3.  There's no real need to rank the Paul McCartney, The Stones, Tom Petty and Bruce Springsteen (left) halftimes, is there? They were all great, and two of them were in the middle of Steelers victories (Stones and Springsteen). What a difference in the mood going in, though. We were more than a little edgy during the Stones one in 2006 as Ben Roethlisberger seemed to have been replaced by a bad clone of himself, but we were ecstatic for the Boss one in 2009 with James Harrison having just pulled off the most ridiculously amazing play in Super Bowl history.

4.  Coming off that really bad New Kids year in '91, Fox counterprogrammed the Super Bowl halftime with a special "In Living Color" episode that pulled 22 million viewers away from Gloria Estefan. The NFL wasn't going to let that happen again. In 1993, it landed its first big superstar for a halftime show -- Michael Jackson -- and the ratings outdrew the game. Michael made a stunning pyrotechnic entrance and worked the stage with "Billie Jean" and other hits like he'd done at the Motown special. Sadly, just a few months later, the first charges of pedophilia emerged.
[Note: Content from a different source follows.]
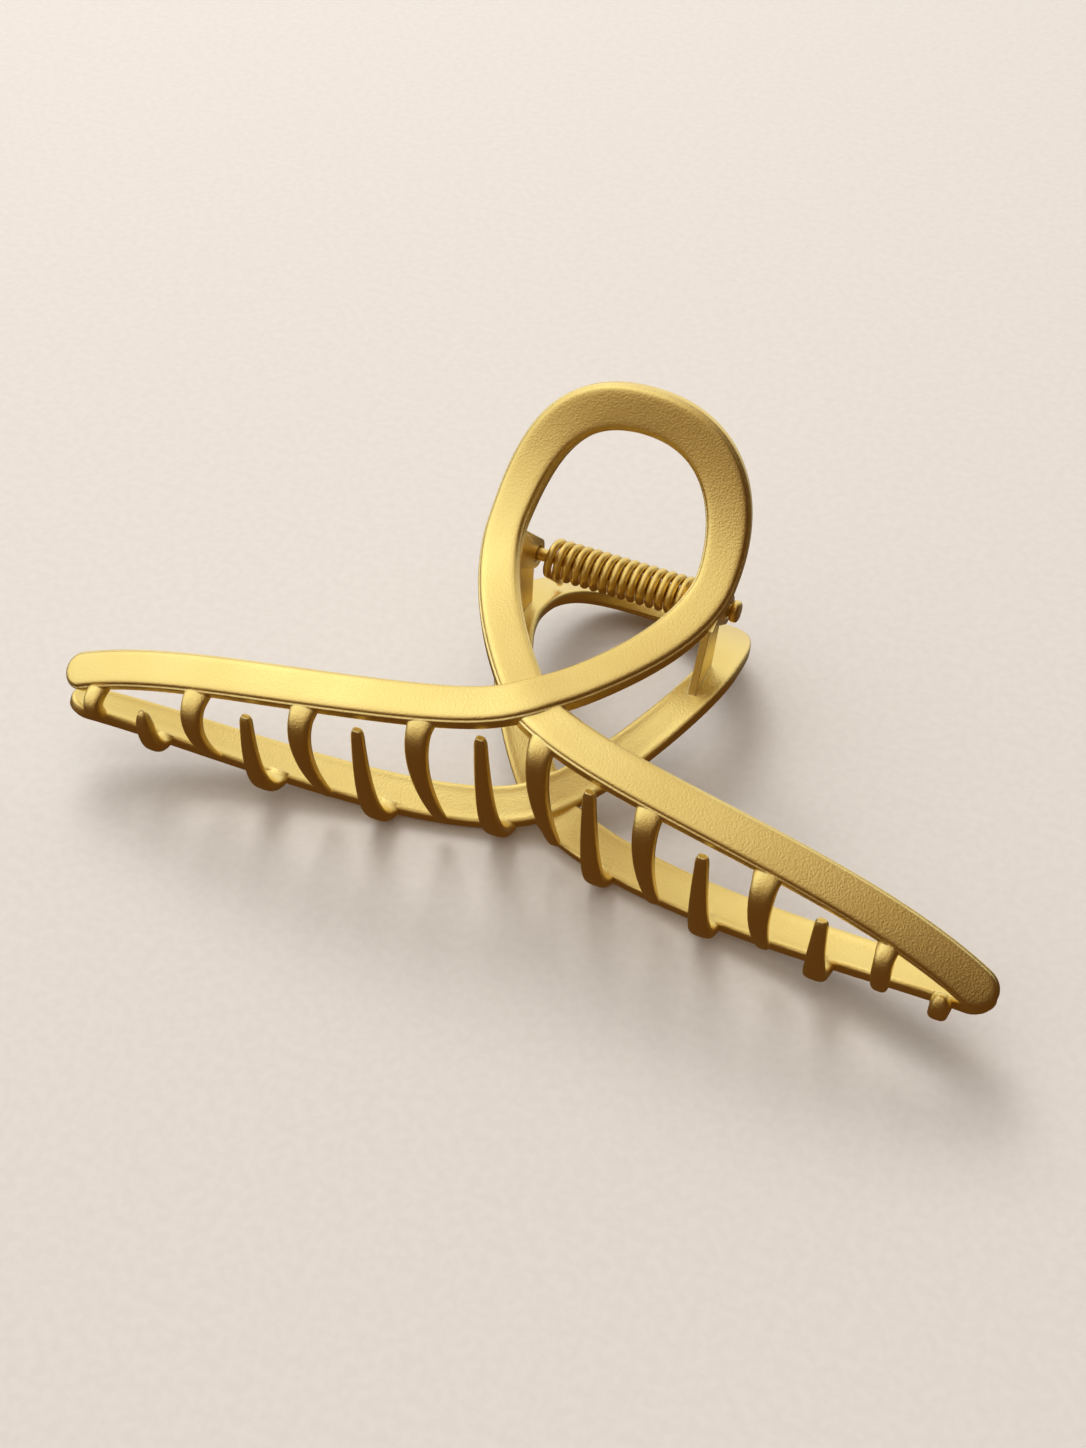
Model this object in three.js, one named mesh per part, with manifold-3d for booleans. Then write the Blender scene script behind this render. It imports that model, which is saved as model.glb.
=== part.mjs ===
// Ribbon-loop claw clip: two identical cast jaws, a headed hinge pin and a coiled torsion spring.
// Millimetres, +Z up. The clip lies on its rear jaw, closed, with its length along X and the loops at +Y.
// Each jaw is laid out in its own frame: x along the clip, u from the teeth to the loop, v outwards.
import * as THREE from 'three';
import { mergeGeometries, mergeVertices } from 'three/addons/utils/BufferGeometryUtils.js';
import { ConvexGeometry } from 'three/addons/geometries/ConvexGeometry.js';
import Module from 'manifold-3d';

const wasm = await Module();
wasm.setup();

// ---- overall sizes ----
const clipLength = 108.4;         // over both arm tips
const jawDepth = 11.7;            // outer face to the closing plane, at the crossing
const loopTop = 35.9;             // centreline of the loop's top, above the jaw's own zero
const loopHalfWidth = 12.5;       // centreline of the loop's side
const bandThickness = 1.9;
const bandWidthLoop = 5.2;        // at the loop's top
const bandWidthSide = 4.55;       // at the loop's sides
const bandWidthCross = 4.95;      // where the strands cross
const bandWidthTip = 4.4;         // at the arm tips
const rimBevel = 0.45;            // outer edges of the band
const innerBevel = 0.2;
const strandStep = 0.35;          // the upper strand stands up, the lower one dips, by this much
const armDrop = 8.632;            // the arms' ends lie this far below the jaw's zero
const armSweep = 1.3;             // the left arm's end curves up towards the loop by this much
const armSweepStart = 20;         // from here outwards
const fitGap = 0.3;               // between pieces that touch in the real clip

// ---- hinge ----
const pinDiameter = 1.5;
const pinHeight = 27.5;           // of the hinge line above the jaw's zero
const holeGap = 0.3;
const lugThickness = 0.9;
const lugRootThickness = 2.2;
const lugEyeWall = 0.7;           // metal left round the hole
const lugEndRadius = pinDiameter / 2 + holeGap + lugEyeWall;
const lugRootLow = 19.0;          // the lug's foot on the band, from here
const lugRootHigh = 26.2;         // to here
const lugPitch = lugThickness + fitGap;
const headOverlap = 0.25;         // of the head over the hole's edge, and of the rivet over the rod
const headDiameter = pinDiameter + 2 * holeGap + 2 * headOverlap;
const headThickness = 1.0;
const rivetDiameter = pinDiameter + 2 * headOverlap;
const rivetThickness = 0.5;

// ---- spring ----
const wireDiameter = 1.0;
const turnGap = 0.15;             // between one turn and the next
const coilPitch = wireDiameter + turnGap;
const coilOuter = 4.9;
const coilStart = -8.95;          // centre of the first turn
const bareRod = 1.1;              // rod left bare at the far end of the coil
const leftLegSpread = 1.8;        // each leg leans out along the rod by this much
const rightLegSpread = 1.3;
const legLean = Math.PI / 6;       // and leans this far from the jaw's depth towards the loops

// ---- teeth ----
const toothPitch = 13.1;
const toothShift = -3.1;          // so the two rows of teeth interleave
const toothRootWidth = 3.1;
const toothTipWidth = 1.45;
const toothRootDepth = 1.9;
const toothTipDepth = 1.0;
const toothBow = 3.1;             // how far the tooth swings out below the band's edge

const gold = new THREE.Color(0xdcb765);
const tipRadius = bandWidthTip / 2;
const armReach = clipLength / 2 - tipRadius;
const toothRow = 2 * (armReach - Math.abs(toothShift) - toothRootWidth / 2);
const toothCount = Math.floor(toothRow / toothPitch) + 1;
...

5.  Super Bowl XXXVII might have been the worst with the Tampa Bay Bucs destroying the Raiders 48-21 in 2003. It was 20-3 at the half when a red hot Shania Twain, borrowing an outfit from Catwoman, Cruella De Vil or Black Widow, set out to salvage the night with "Man! I Feel Like a Woman" and "Up." That was good, and it got better, switching to Gwen Stefani doing pushups (real ones) in a sports bra and spandex and then rocking "Just a Girl" with No Doubt. The finale had her and Sting uncork a sizzling "Message in a Bottle" while looking like the couple we would send into space to start a Brave New World.